Observe that the intermediate values created by intmap-replace are completely invisible to the program – only the last result of intmap-replace value is needed. The rest might as well share state with the last one, and we could update in place. Guile allows this kind of interface via transient intmaps, inspired by Clojure’s transient interface (http://clojure.org/transients).

The in-place intmap-add! and intmap-replace! procedures return transient intmaps. If one of these in-place procedures is called on a normal persistent intmap, a new transient intmap is created. This is an O(1) operation. In all other respects the interface is like their persistent counterparts, intmap-add and intmap-replace. If an in-place procedure is called on a transient intmap, the intmap is mutated in-place and the same value is returned.

If a persistent operation like intmap-add is called on a transient intmap, the transient’s mutable substructure is then marked as persistent, and intmap-add then runs on a new persistent intmap sharing structure but not state with the original transient. Mutating a transient will cause enough copying to ensure that it can make its change, but if part of its substructure is already “owned” by it, no more copying is needed.

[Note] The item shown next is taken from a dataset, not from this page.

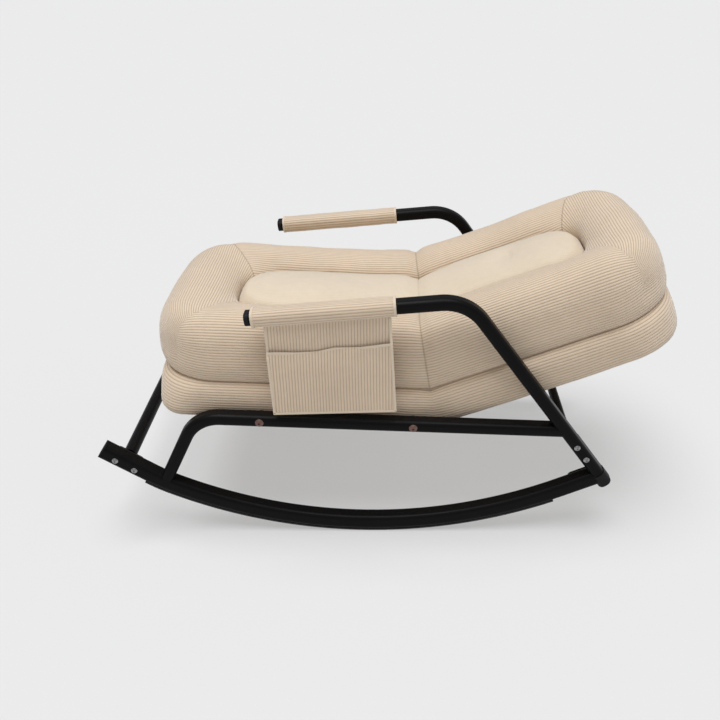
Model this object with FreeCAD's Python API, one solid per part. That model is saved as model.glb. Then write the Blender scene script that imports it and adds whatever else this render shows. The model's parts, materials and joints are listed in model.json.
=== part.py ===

We can use transients to make intmap-increment more efficient. The two changed elements have been marked like this.

(define (intmap-increment map)
  (let lp ((k 0) (map map))
    (let ((k (intmap-next map k)))
      (if k
          (let ((v (intmap-ref map k)))
            (lp (1+ k) (intmap-replace! map k (1+ v))))
          (persistent-intmap map)))))

Be sure to tag the result as persistent using the persistent-intmap procedure to prevent the mutability from leaking to other parts of the program. For added paranoia, you could call persistent-intmap on the incoming map, to ensure that if it were already transient, that the mutations in the body of intmap-increment wouldn’t affect the incoming value.

In summary, programs in CPS are intmaps whose values are continuations. See the source code of (language cps utils) for a number of useful facilities for working with CPS values.